- Set problem -
Return the complete listing that follows, with each line reproduced exactly.

[Rows from an object dataset]
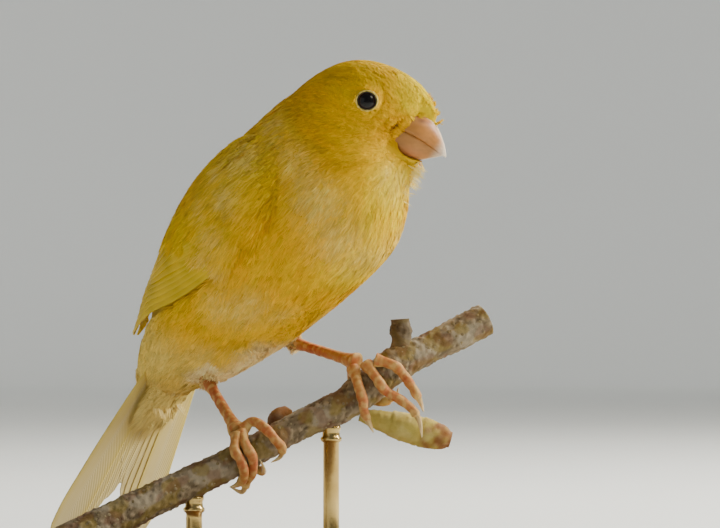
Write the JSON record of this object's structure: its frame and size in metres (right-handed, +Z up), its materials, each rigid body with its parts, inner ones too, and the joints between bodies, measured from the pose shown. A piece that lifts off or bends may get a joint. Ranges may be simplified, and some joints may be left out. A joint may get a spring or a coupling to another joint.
{
  "type": "canary on a perch",
  "caption": "Life-size still model of a yellow canary gripping a short cut length of branch, held over a round flat base by thin rods.",
  "frame": {"origin": "centre of the underside of the round stand base, on the surface it rests on", "axes": "+Z up, +X towards the side the bill points to, +Y away from the viewer who sees the bird's right side"},
  "size_m": [0.104, 0.104, 0.11],
  "materials": {
    "plumage_body": "soft golden yellow body feathers with pale frosted tips",
    "plumage_wing": "greenish yellow wing feathers with pale edges",
    "plumage_tail": "buff cream tail feathers with yellow outer edges",
    "plumage_thigh": "cream white downy thigh feathers",
    "bill_horn": "flesh pink horn with a pale ridge, half gloss",
    "eye": "near black, wet gloss",
    "leg_skin": "orange pink scaled skin",
    "claw_horn": "pale yellow horn",
    "bark": "grey brown bark with olive lichen and pale specks",
    "stand_wood": "dark satin wood",
    "stand_brass": "satin brass rod"
  },
  "bodies": {
    "root": {"bill_lower": "bill_horn", "bill_upper": "bill_horn", "claw_left_1": "claw_horn", "claw_left_2": "claw_horn", "claw_left_3": "claw_horn", "claw_left_4": "claw_horn", "claw_right_1": "claw_horn", "claw_right_2": "claw_horn", "claw_right_3": "claw_horn", "claw_right_4": "claw_horn", "eye_left": "eye", "eye_right": "eye", "head": "plumage_body", "neck": "plumage_body", "perch": "bark", "shank_left": "leg_skin", "shank_right": "leg_skin", "stand_base": "stand_wood", "stand_rod_1": "stand_brass", "stand_rod_2": "stand_brass", "tail": "plumage_tail", "thigh_left": "plumage_thigh", "thigh_right": "plumage_thigh", "toe_left_1": "leg_skin", "toe_left_2": "leg_skin", "toe_left_3": "leg_skin", "toe_left_4": "leg_skin", "toe_right_1": "leg_skin", "toe_right_2": "leg_skin", "toe_right_3": "leg_skin", "toe_right_4": "leg_skin", "torso": "plumage_body", "wing_left": "plumage_wing", "wing_right": "plumage_wing"}
  },
  "joints": []
}
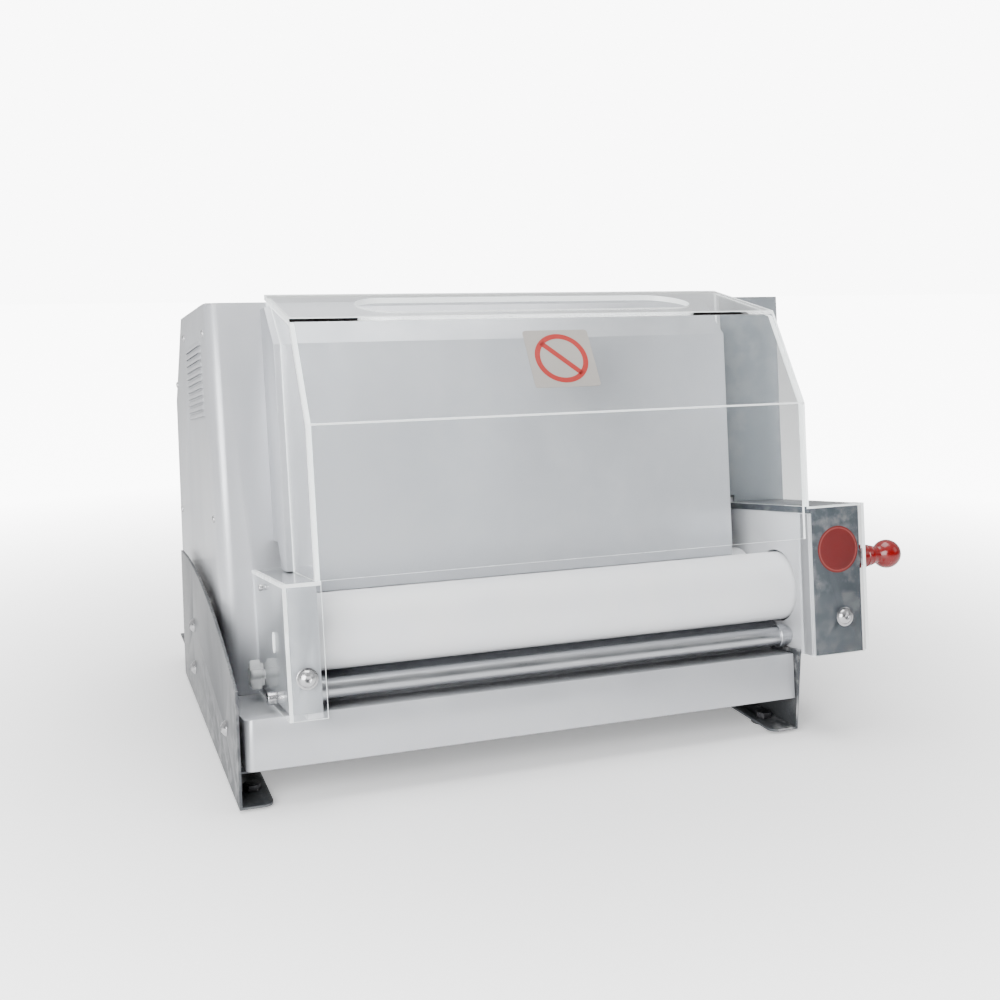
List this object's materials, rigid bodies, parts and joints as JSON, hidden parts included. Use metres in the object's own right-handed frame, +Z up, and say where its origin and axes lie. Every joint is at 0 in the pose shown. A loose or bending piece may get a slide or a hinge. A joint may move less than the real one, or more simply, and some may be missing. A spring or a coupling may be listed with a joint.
{
  "type": "dough sheeter",
  "caption": "Bench-top dough sheeter with a pair of long white rollers under a clear hood, a grey metal casing, clear side guards and a red pull knob on the thickness lever.",
  "frame": {"origin": "bottom centre of the machine's bounding box, on the bench under the foot pads", "axes": "+X along the rollers towards the thickness lever, +Y towards the back, +Z up"},
  "size_m": [0.7063, 0.5128, 0.4444],
  "materials": {
    "leg_plate_metal": "satin powder coat",
    "body_paint": "light grey gloss paint",
    "rear_paint": "light grey satin paint",
    "column_paint": "mid grey satin paint",
    "acrylic": "clear polished acrylic",
    "box_metal": "brushed",
    "satin_steel": "satin",
    "bolt_chrome": "polished",
    "dark_steel": "blackened",
    "roller_white": "smooth food-grade plastic",
    "bronze": "machined bronze",
    "red_gloss": "gloss",
    "green_plastic": "gloss",
    "clear_plastic": "moulded",
    "black_rubber": "matte",
    "motor_paint": "enamel"
  },
  "bodies": {
    "base": {"adjuster_housing": "box_metal", "adjuster_lid": "box_metal", "bearing_flange": "satin_steel", "chassis_pan": "leg_plate_metal", "control_plate": "satin_steel", "cross_bar": "box_metal", "drive_belt": "black_rubber", "drive_cover": "column_paint", "exit_slide": "body_paint", "foot_bolts": "dark_steel", "foot_pads": "black_rubber", "front_apron": "body_paint", "front_bushes": "bronze", "front_scraper": "satin_steel", "guard_bar": "satin_steel", "guard_bolts": "bolt_chrome", "hood": "acrylic", "hood_left_side": "acrylic", "hood_right_side": "acrylic", "index_plate": "satin_steel", "infeed_chute": "body_paint", "left_box_cover": "box_metal", "left_frame_plate": "box_metal", "left_guard": "acrylic", "left_leg": "leg_plate_metal", "leg_bolts": "bolt_chrome", "main_casing": "body_paint", "motor": "motor_paint", "motor_bracket": "dark_steel", "motor_shelf": "dark_steel", "power_inlet": "black_rubber", "rear_cover": "rear_paint", "red_disc": "red_gloss", "right_frame_plate": "box_metal", "right_guard": "acrylic", "right_leg": "leg_plate_metal", "terminal_box": "motor_paint", "warning_plate": "satin_steel"},
    "front_roller": {"front_roller": "roller_white", "front_shaft": "satin_steel", "front_gear": "dark_steel", "driven_pulley": "dark_steel"},
    "carriage": {"carriage_blocks": "satin_steel", "rear_bushes": "bronze", "carriage_tie": "satin_steel", "rear_scraper": "satin_steel"},
    "rear_roller": {"rear_roller": "roller_white", "rear_shaft": "satin_steel", "rear_gear": "dark_steel"},
    "lever": {"lever_shaft": "satin_steel", "eccentric_cam": "satin_steel", "lever_arm": "satin_steel"},
    "pull_knob": {"lever_knob": "red_gloss", "plunger_pin": "satin_steel"},
    "clamp": {"clamp_knob": "clear_plastic", "clamp_stud": "satin_steel"},
    "motor_rotor": {"motor_shaft": "satin_steel", "motor_pulley": "dark_steel"},
    "start": {"start_button": "green_plastic"},
    "stop": {"stop_button": "red_gloss"}
  },
  "joints": [
    {"name": "front_roller_spin", "type": "hinge", "parent": "base", "child": "front_roller", "pos_m": [-0.04884, -0.17602, 0.14296], "axis": [1, 0, 0], "continuous": true},
    {"name": "carriage_slide", "type": "slide", "parent": "base", "child": "carriage", "axis": [0, 0.989, -0.1478], "range_m": [0, 0.0045]},
    {"name": "rear_roller_spin", "type": "hinge", "parent": "carriage", "child": "rear_roller", "pos_m": [-0.04884, -0.1048, 0.13232], "axis": [1, 0, 0], "continuous": true},
    {"name": "lever_turn", "type": "hinge", "parent": "base", "child": "lever", "pos_m": [0.28116, -0.11284, 0.09207], "axis": [1, 0, 0], "range_deg": [-30, 0]},
    {"name": "knob_pull", "type": "slide", "parent": "lever", "child": "pull_knob", "axis": [1, 0, 0], "range_m": [0, 0.006], "stiffness_N_per_m": 1200},
    {"name": "clamp_turn", "type": "hinge", "parent": "base", "child": "clamp", "pos_m": [-0.30784, -0.12896, 0.09245], "axis": [1, 0, 0], "continuous": true},
    {"name": "motor_spin", "type": "hinge", "parent": "base", "child": "motor_rotor", "pos_m": [0.24116, 0.07301, 0.20584], "axis": [1, 0, 0], "continuous": true},
    {"name": "start_press", "type": "slide", "parent": "base", "child": "start", "axis": [-1, 0, 0], "range_m": [0, 0.003], "stiffness_N_per_m": 1000},
    {"name": "stop_press", "type": "slide", "parent": "base", "child": "stop", "axis": [-1, 0, 0], "range_m": [0, 0.003], "stiffness_N_per_m": 1000}
  ],
  "couplings": [
    {"joint": "rear_roller_spin", "follows": "front_roller_spin", "ratio": -1},
    {"joint": "motor_spin", "follows": "front_roller_spin", "ratio": 2},
    {"joint": "carriage_slide", "follows": "lever_turn", "m_per_rad": -0.0085944}
  ]
}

- Right answer -
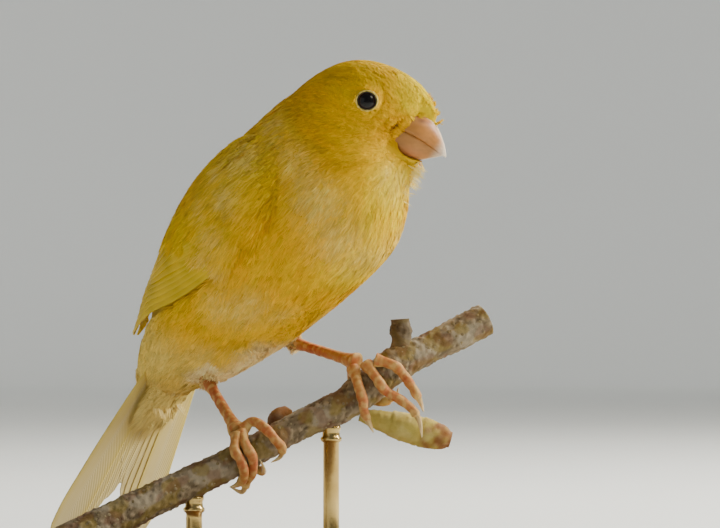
Write the JSON record of this object's structure: its frame and size in metres (right-handed, +Z up), its materials, each rigid body with its parts, inner ones too, and the joints between bodies, measured from the pose shown. A piece that lifts off or bends may get a joint. Ranges may be simplified, and some joints may be left out. A joint may get a spring or a coupling to another joint.
{
  "type": "canary on a perch",
  "caption": "Life-size still model of a yellow canary gripping a short cut length of branch, held over a round flat base by thin rods.",
  "frame": {"origin": "centre of the underside of the round stand base, on the surface it rests on", "axes": "+Z up, +X towards the side the bill points to, +Y away from the viewer who sees the bird's right side"},
  "size_m": [0.104, 0.104, 0.11],
  "materials": {
    "plumage_body": "soft golden yellow body feathers with pale frosted tips",
    "plumage_wing": "greenish yellow wing feathers with pale edges",
    "plumage_tail": "buff cream tail feathers with yellow outer edges",
    "plumage_thigh": "cream white downy thigh feathers",
    "bill_horn": "flesh pink horn with a pale ridge, half gloss",
    "eye": "near black, wet gloss",
    "leg_skin": "orange pink scaled skin",
    "claw_horn": "pale yellow horn",
    "bark": "grey brown bark with olive lichen and pale specks",
    "stand_wood": "dark satin wood",
    "stand_brass": "satin brass rod"
  },
  "bodies": {
    "root": {"bill_lower": "bill_horn", "bill_upper": "bill_horn", "claw_left_1": "claw_horn", "claw_left_2": "claw_horn", "claw_left_3": "claw_horn", "claw_left_4": "claw_horn", "claw_right_1": "claw_horn", "claw_right_2": "claw_horn", "claw_right_3": "claw_horn", "claw_right_4": "claw_horn", "eye_left": "eye", "eye_right": "eye", "head": "plumage_body", "neck": "plumage_body", "perch": "bark", "shank_left": "leg_skin", "shank_right": "leg_skin", "stand_base": "stand_wood", "stand_rod_1": "stand_brass", "stand_rod_2": "stand_brass", "tail": "plumage_tail", "thigh_left": "plumage_thigh", "thigh_right": "plumage_thigh", "toe_left_1": "leg_skin", "toe_left_2": "leg_skin", "toe_left_3": "leg_skin", "toe_left_4": "leg_skin", "toe_right_1": "leg_skin", "toe_right_2": "leg_skin", "toe_right_3": "leg_skin", "toe_right_4": "leg_skin", "torso": "plumage_body", "wing_left": "plumage_wing", "wing_right": "plumage_wing"}
  },
  "joints": []
}
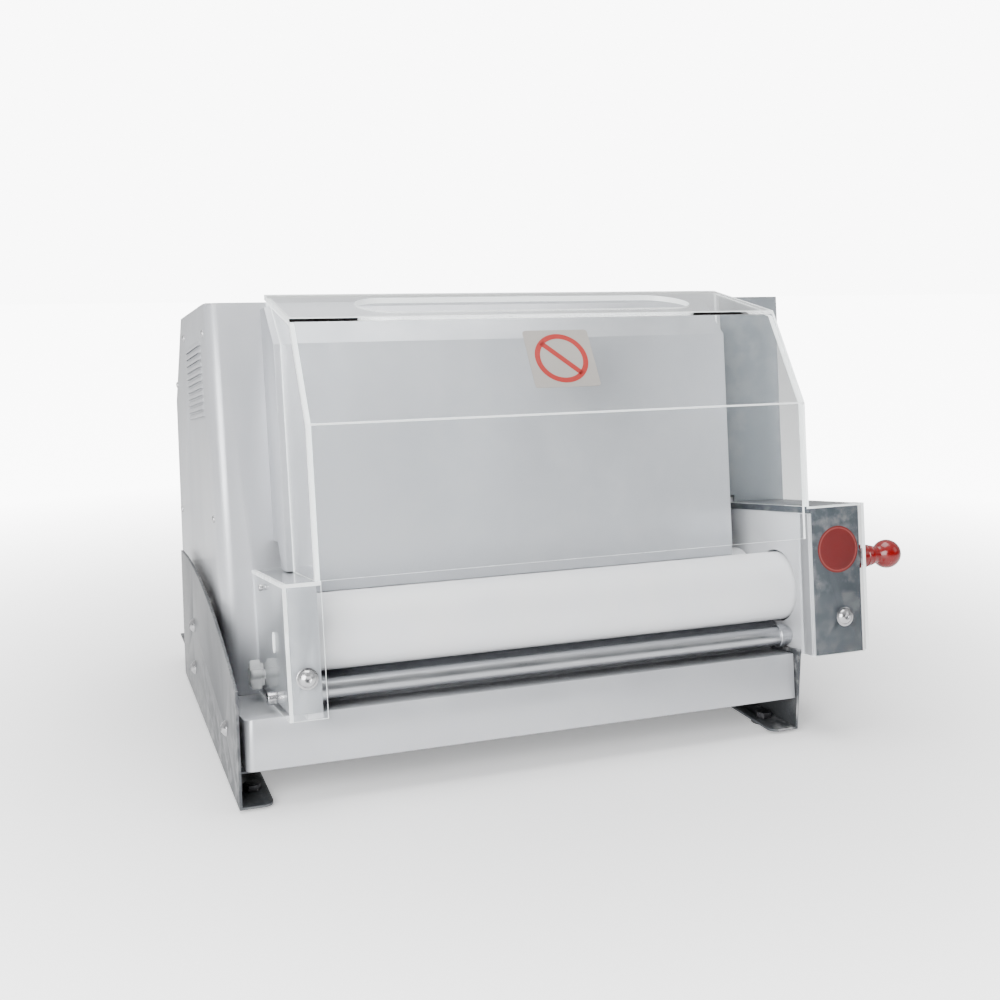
List this object's materials, rigid bodies, parts and joints as JSON, hidden parts included. Use metres in the object's own right-handed frame, +Z up, and say where its origin and axes lie. Every joint is at 0 in the pose shown. A loose or bending piece may get a slide or a hinge. A joint may move less than the real one, or more simply, and some may be missing. A spring or a coupling may be listed with a joint.
{
  "type": "dough sheeter",
  "caption": "Bench-top dough sheeter with a pair of long white rollers under a clear hood, a grey metal casing, clear side guards and a red pull knob on the thickness lever.",
  "frame": {"origin": "bottom centre of the machine's bounding box, on the bench under the foot pads", "axes": "+X along the rollers towards the thickness lever, +Y towards the back, +Z up"},
  "size_m": [0.7063, 0.5128, 0.4444],
  "materials": {
    "leg_plate_metal": "satin powder coat",
    "body_paint": "light grey gloss paint",
    "rear_paint": "light grey satin paint",
    "column_paint": "mid grey satin paint",
    "acrylic": "clear polished acrylic",
    "box_metal": "brushed",
    "satin_steel": "satin",
    "bolt_chrome": "polished",
    "dark_steel": "blackened",
    "roller_white": "smooth food-grade plastic",
    "bronze": "machined bronze",
    "red_gloss": "gloss",
    "green_plastic": "gloss",
    "clear_plastic": "moulded",
    "black_rubber": "matte",
    "motor_paint": "enamel"
  },
  "bodies": {
    "base": {"adjuster_housing": "box_metal", "adjuster_lid": "box_metal", "bearing_flange": "satin_steel", "chassis_pan": "leg_plate_metal", "control_plate": "satin_steel", "cross_bar": "box_metal", "drive_belt": "black_rubber", "drive_cover": "column_paint", "exit_slide": "body_paint", "foot_bolts": "dark_steel", "foot_pads": "black_rubber", "front_apron": "body_paint", "front_bushes": "bronze", "front_scraper": "satin_steel", "guard_bar": "satin_steel", "guard_bolts": "bolt_chrome", "hood": "acrylic", "hood_left_side": "acrylic", "hood_right_side": "acrylic", "index_plate": "satin_steel", "infeed_chute": "body_paint", "left_box_cover": "box_metal", "left_frame_plate": "box_metal", "left_guard": "acrylic", "left_leg": "leg_plate_metal", "leg_bolts": "bolt_chrome", "main_casing": "body_paint", "motor": "motor_paint", "motor_bracket": "dark_steel", "motor_shelf": "dark_steel", "power_inlet": "black_rubber", "rear_cover": "rear_paint", "red_disc": "red_gloss", "right_frame_plate": "box_metal", "right_guard": "acrylic", "right_leg": "leg_plate_metal", "terminal_box": "motor_paint", "warning_plate": "satin_steel"},
    "front_roller": {"front_roller": "roller_white", "front_shaft": "satin_steel", "front_gear": "dark_steel", "driven_pulley": "dark_steel"},
    "carriage": {"carriage_blocks": "satin_steel", "rear_bushes": "bronze", "carriage_tie": "satin_steel", "rear_scraper": "satin_steel"},
    "rear_roller": {"rear_roller": "roller_white", "rear_shaft": "satin_steel", "rear_gear": "dark_steel"},
    "lever": {"lever_shaft": "satin_steel", "eccentric_cam": "satin_steel", "lever_arm": "satin_steel"},
    "pull_knob": {"lever_knob": "red_gloss", "plunger_pin": "satin_steel"},
    "clamp": {"clamp_knob": "clear_plastic", "clamp_stud": "satin_steel"},
    "motor_rotor": {"motor_shaft": "satin_steel", "motor_pulley": "dark_steel"},
    "start": {"start_button": "green_plastic"},
    "stop": {"stop_button": "red_gloss"}
  },
  "joints": [
    {"name": "front_roller_spin", "type": "hinge", "parent": "base", "child": "front_roller", "pos_m": [-0.04884, -0.17602, 0.14296], "axis": [1, 0, 0], "continuous": true},
    {"name": "carriage_slide", "type": "slide", "parent": "base", "child": "carriage", "axis": [0, 0.989, -0.1478], "range_m": [0, 0.0045]},
    {"name": "rear_roller_spin", "type": "hinge", "parent": "carriage", "child": "rear_roller", "pos_m": [-0.04884, -0.1048, 0.13232], "axis": [1, 0, 0], "continuous": true},
    {"name": "lever_turn", "type": "hinge", "parent": "base", "child": "lever", "pos_m": [0.28116, -0.11284, 0.09207], "axis": [1, 0, 0], "range_deg": [-30, 0]},
    {"name": "knob_pull", "type": "slide", "parent": "lever", "child": "pull_knob", "axis": [1, 0, 0], "range_m": [0, 0.006], "stiffness_N_per_m": 1200},
    {"name": "clamp_turn", "type": "hinge", "parent": "base", "child": "clamp", "pos_m": [-0.30784, -0.12896, 0.09245], "axis": [1, 0, 0], "continuous": true},
    {"name": "motor_spin", "type": "hinge", "parent": "base", "child": "motor_rotor", "pos_m": [0.24116, 0.07301, 0.20584], "axis": [1, 0, 0], "continuous": true},
    {"name": "start_press", "type": "slide", "parent": "base", "child": "start", "axis": [-1, 0, 0], "range_m": [0, 0.003], "stiffness_N_per_m": 1000},
    {"name": "stop_press", "type": "slide", "parent": "base", "child": "stop", "axis": [-1, 0, 0], "range_m": [0, 0.003], "stiffness_N_per_m": 1000}
  ],
  "couplings": [
    {"joint": "rear_roller_spin", "follows": "front_roller_spin", "ratio": -1},
    {"joint": "motor_spin", "follows": "front_roller_spin", "ratio": 2},
    {"joint": "carriage_slide", "follows": "lever_turn", "m_per_rad": -0.0085944}
  ]
}